[JSON records of objects]
########################################
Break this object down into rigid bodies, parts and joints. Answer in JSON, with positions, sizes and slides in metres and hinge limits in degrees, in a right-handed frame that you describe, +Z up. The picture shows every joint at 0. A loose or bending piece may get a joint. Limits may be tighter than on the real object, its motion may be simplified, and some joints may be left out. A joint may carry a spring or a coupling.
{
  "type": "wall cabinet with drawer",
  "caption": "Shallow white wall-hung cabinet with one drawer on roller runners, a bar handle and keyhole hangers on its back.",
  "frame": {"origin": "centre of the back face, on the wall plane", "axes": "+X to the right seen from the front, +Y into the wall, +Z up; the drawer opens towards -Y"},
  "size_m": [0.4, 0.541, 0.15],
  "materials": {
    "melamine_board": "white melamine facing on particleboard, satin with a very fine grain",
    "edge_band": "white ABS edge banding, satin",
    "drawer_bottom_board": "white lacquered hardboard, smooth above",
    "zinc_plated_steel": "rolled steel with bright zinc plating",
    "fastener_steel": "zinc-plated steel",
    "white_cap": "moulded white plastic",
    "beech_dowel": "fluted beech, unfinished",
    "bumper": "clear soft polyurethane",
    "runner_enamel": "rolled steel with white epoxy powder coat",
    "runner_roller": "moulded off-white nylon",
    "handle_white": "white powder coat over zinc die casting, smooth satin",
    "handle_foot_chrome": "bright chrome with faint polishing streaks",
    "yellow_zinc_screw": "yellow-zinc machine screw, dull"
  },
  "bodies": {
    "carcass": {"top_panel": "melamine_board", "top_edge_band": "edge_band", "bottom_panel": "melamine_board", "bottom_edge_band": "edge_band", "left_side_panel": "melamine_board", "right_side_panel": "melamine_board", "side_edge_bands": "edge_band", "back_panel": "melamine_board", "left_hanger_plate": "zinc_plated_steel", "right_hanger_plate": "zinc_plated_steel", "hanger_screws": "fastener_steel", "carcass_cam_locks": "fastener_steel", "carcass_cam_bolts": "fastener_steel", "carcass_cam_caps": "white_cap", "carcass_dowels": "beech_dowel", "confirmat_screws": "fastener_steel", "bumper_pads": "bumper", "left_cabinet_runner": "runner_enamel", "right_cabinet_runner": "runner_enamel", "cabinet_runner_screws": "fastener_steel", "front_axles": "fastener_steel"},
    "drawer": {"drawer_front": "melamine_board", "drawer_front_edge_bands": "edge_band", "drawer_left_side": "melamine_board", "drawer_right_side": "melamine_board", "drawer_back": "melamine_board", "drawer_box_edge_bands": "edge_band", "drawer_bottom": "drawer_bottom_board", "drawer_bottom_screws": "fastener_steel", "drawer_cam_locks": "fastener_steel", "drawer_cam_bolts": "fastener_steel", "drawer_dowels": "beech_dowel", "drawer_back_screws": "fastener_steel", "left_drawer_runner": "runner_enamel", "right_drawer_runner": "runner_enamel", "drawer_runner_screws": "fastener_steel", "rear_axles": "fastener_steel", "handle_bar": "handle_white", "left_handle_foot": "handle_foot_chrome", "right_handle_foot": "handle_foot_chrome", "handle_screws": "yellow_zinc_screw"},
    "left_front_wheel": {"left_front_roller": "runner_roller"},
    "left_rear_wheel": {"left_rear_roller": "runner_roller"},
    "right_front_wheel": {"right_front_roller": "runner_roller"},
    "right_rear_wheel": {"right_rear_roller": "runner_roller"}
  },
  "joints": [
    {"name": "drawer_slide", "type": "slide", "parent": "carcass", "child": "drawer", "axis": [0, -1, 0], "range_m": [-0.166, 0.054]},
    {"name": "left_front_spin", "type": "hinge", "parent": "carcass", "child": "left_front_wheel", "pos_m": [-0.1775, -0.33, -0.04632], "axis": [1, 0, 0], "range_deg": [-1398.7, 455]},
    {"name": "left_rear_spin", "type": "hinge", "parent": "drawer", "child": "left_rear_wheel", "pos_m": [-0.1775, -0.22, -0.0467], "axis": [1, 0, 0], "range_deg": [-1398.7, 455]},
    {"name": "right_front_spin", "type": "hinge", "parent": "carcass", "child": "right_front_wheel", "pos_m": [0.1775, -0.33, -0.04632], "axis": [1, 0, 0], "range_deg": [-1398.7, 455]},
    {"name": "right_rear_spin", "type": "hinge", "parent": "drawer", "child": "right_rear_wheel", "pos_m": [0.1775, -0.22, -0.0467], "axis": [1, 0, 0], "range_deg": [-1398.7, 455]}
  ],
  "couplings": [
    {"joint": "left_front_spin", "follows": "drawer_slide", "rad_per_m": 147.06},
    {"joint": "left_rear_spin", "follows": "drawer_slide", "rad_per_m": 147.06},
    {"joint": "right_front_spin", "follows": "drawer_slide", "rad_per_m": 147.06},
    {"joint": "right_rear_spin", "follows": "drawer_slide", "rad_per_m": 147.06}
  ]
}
########################################
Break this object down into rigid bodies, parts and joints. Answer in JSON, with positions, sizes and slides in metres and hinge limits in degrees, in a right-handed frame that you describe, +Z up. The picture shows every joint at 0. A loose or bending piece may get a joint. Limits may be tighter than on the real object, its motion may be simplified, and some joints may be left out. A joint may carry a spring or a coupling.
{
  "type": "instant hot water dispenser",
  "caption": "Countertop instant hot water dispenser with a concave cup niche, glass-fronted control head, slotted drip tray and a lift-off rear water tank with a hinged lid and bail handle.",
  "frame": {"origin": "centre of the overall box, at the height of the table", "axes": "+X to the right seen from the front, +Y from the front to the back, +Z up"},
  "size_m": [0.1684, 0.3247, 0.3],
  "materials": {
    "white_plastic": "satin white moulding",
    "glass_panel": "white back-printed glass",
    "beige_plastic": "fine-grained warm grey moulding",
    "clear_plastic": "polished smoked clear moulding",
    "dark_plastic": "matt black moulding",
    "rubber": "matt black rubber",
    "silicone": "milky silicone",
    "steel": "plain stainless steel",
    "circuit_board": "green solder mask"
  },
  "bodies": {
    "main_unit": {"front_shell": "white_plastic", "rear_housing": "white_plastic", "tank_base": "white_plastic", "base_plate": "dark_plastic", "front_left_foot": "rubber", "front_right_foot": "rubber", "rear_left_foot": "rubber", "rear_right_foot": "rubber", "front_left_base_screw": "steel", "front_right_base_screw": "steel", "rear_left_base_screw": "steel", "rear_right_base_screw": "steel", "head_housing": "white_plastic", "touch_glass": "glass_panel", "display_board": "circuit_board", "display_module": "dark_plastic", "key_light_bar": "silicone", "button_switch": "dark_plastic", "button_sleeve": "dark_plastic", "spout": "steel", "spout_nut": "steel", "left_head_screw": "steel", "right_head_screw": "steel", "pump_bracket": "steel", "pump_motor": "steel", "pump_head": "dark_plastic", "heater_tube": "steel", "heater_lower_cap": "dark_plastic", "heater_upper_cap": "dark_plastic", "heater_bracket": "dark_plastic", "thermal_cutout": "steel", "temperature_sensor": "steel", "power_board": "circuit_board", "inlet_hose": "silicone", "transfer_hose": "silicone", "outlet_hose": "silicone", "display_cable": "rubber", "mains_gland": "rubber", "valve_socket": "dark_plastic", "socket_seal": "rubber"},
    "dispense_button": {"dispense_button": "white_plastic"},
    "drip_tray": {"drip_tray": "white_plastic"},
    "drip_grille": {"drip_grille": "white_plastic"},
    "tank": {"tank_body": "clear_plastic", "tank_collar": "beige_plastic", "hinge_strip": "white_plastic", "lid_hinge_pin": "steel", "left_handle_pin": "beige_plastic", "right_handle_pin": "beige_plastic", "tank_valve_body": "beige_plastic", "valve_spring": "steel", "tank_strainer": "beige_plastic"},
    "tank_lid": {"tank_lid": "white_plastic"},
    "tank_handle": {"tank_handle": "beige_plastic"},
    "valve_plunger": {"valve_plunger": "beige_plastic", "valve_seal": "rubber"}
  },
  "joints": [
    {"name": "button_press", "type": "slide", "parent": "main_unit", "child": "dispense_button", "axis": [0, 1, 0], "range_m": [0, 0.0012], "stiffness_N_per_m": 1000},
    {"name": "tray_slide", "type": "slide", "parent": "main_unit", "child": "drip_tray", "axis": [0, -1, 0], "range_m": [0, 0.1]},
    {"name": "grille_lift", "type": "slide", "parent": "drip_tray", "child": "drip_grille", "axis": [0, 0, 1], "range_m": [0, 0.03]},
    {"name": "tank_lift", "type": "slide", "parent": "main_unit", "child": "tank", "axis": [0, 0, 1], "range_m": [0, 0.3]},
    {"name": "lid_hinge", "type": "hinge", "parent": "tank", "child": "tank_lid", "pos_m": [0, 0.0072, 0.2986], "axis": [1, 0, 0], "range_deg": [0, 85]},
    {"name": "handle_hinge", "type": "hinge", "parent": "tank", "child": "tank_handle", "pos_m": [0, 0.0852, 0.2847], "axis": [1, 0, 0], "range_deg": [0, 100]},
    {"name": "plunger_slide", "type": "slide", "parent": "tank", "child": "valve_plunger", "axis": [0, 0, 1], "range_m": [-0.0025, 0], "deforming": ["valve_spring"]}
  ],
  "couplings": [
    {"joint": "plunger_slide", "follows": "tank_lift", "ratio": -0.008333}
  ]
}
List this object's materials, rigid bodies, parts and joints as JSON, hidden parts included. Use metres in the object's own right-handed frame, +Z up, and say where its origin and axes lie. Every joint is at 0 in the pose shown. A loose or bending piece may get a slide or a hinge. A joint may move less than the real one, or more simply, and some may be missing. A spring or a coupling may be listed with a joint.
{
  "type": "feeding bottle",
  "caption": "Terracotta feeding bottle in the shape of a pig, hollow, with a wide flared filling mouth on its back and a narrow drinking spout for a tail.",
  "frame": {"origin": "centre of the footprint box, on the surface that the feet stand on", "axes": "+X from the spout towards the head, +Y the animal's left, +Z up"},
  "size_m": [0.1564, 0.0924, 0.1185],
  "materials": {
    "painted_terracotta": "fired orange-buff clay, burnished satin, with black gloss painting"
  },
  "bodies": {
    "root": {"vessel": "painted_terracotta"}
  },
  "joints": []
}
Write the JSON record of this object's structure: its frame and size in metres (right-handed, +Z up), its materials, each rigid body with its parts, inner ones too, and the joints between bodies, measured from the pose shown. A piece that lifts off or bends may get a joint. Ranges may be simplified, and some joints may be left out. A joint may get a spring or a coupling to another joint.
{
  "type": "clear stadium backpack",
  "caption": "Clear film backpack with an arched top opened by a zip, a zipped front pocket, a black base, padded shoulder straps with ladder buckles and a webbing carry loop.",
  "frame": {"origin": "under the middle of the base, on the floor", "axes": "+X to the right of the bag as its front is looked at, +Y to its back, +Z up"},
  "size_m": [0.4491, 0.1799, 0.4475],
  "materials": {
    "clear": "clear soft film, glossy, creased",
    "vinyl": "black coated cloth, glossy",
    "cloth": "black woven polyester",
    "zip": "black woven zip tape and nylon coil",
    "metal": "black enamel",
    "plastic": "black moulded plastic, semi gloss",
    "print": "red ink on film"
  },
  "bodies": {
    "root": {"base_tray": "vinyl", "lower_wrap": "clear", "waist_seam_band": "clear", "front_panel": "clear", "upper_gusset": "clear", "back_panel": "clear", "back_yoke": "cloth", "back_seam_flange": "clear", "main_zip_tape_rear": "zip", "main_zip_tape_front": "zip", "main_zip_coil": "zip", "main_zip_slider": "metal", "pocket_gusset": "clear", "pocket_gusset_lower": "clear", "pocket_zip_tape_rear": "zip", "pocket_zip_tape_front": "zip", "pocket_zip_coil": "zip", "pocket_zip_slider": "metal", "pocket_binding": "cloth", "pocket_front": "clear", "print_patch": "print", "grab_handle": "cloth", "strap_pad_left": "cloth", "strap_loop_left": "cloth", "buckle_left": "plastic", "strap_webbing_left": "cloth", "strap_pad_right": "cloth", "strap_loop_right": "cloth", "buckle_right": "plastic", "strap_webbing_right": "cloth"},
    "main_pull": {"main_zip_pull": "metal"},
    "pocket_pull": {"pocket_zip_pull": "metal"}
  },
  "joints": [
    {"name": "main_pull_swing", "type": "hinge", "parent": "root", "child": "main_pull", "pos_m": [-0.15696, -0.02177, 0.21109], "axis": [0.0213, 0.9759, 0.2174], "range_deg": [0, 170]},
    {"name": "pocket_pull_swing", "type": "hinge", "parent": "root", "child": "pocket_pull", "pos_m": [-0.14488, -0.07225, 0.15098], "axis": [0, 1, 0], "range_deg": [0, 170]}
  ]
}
########################################
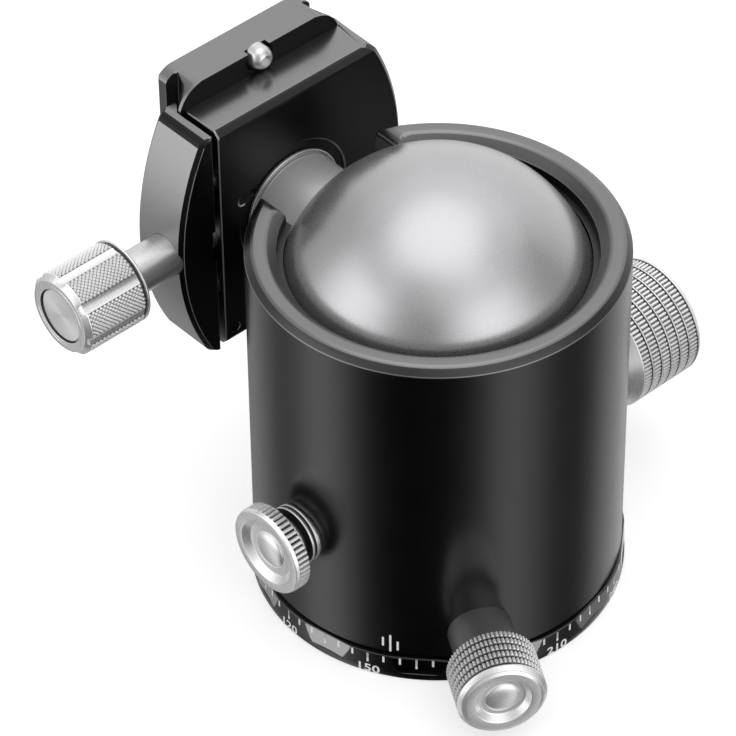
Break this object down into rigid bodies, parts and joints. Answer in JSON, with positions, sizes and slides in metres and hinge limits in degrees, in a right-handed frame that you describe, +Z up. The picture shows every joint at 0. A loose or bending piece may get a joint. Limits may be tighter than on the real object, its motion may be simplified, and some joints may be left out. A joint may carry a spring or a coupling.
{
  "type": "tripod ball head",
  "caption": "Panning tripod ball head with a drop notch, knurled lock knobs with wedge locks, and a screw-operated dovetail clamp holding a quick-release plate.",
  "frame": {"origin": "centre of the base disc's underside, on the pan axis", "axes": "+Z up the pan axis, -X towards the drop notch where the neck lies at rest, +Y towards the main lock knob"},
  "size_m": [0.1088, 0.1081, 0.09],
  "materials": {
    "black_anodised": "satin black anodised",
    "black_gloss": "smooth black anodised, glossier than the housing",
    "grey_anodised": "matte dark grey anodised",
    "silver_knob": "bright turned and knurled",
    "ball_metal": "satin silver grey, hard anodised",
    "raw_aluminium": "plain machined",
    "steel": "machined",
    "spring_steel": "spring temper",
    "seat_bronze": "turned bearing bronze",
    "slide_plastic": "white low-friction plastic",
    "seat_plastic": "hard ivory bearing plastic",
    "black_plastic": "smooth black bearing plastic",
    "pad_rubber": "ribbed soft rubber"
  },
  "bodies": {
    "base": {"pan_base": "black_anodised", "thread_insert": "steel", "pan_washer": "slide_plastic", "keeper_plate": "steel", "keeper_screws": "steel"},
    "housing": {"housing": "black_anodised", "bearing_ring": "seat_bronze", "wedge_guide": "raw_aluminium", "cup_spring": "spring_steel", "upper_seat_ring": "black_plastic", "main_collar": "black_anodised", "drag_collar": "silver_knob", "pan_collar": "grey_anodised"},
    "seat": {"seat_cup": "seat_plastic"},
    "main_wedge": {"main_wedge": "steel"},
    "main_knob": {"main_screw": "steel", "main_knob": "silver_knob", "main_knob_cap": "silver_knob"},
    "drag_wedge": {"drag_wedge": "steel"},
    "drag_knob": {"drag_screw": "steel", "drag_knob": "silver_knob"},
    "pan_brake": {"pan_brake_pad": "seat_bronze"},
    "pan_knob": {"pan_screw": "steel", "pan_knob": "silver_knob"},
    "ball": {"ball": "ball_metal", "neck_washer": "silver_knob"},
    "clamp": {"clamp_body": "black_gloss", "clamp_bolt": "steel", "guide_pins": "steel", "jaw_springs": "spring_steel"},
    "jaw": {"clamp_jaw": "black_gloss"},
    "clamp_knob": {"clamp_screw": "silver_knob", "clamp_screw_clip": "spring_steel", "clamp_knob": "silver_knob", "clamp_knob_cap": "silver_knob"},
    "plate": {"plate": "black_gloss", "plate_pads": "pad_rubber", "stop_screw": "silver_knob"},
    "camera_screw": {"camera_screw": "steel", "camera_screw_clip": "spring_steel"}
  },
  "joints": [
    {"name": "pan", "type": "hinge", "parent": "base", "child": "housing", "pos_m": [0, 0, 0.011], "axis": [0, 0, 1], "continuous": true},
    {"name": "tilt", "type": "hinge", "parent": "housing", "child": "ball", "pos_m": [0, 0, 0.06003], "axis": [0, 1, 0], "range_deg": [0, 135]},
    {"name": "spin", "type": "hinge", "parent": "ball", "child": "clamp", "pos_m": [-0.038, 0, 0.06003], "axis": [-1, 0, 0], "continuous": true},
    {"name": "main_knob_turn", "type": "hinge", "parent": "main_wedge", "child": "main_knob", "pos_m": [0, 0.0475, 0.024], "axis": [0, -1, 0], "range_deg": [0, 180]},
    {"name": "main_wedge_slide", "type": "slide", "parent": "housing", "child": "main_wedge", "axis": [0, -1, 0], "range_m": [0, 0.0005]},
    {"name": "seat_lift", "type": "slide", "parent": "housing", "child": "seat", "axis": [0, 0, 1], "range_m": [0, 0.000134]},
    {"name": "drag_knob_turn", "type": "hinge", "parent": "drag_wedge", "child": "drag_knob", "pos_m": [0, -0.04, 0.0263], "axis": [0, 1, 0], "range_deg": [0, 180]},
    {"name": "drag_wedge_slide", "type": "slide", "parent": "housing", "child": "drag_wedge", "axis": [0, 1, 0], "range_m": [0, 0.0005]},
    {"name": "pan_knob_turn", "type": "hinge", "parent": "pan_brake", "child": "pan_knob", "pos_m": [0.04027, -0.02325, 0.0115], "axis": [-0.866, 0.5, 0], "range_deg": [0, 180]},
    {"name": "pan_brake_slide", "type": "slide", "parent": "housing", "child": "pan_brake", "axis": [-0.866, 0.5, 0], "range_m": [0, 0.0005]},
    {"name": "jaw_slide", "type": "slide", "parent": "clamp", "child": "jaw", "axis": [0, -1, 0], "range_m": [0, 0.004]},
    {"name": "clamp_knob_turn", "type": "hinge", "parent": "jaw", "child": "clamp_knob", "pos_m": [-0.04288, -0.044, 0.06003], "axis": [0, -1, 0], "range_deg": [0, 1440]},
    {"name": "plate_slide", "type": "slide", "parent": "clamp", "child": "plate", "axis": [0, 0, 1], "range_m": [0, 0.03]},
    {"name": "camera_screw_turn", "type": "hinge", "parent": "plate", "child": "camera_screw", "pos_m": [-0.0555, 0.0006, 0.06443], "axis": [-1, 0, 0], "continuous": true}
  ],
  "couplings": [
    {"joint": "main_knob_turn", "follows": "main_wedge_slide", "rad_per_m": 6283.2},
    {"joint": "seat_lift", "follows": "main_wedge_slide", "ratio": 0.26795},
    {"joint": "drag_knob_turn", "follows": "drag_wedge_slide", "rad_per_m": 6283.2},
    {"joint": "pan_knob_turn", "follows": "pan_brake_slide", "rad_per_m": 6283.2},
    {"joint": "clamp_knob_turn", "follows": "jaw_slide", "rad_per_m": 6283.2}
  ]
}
########################################
Your answer should be a single number: the count of lines containing the word "pose".

* [RESULT OF THE EXERCISE]: 2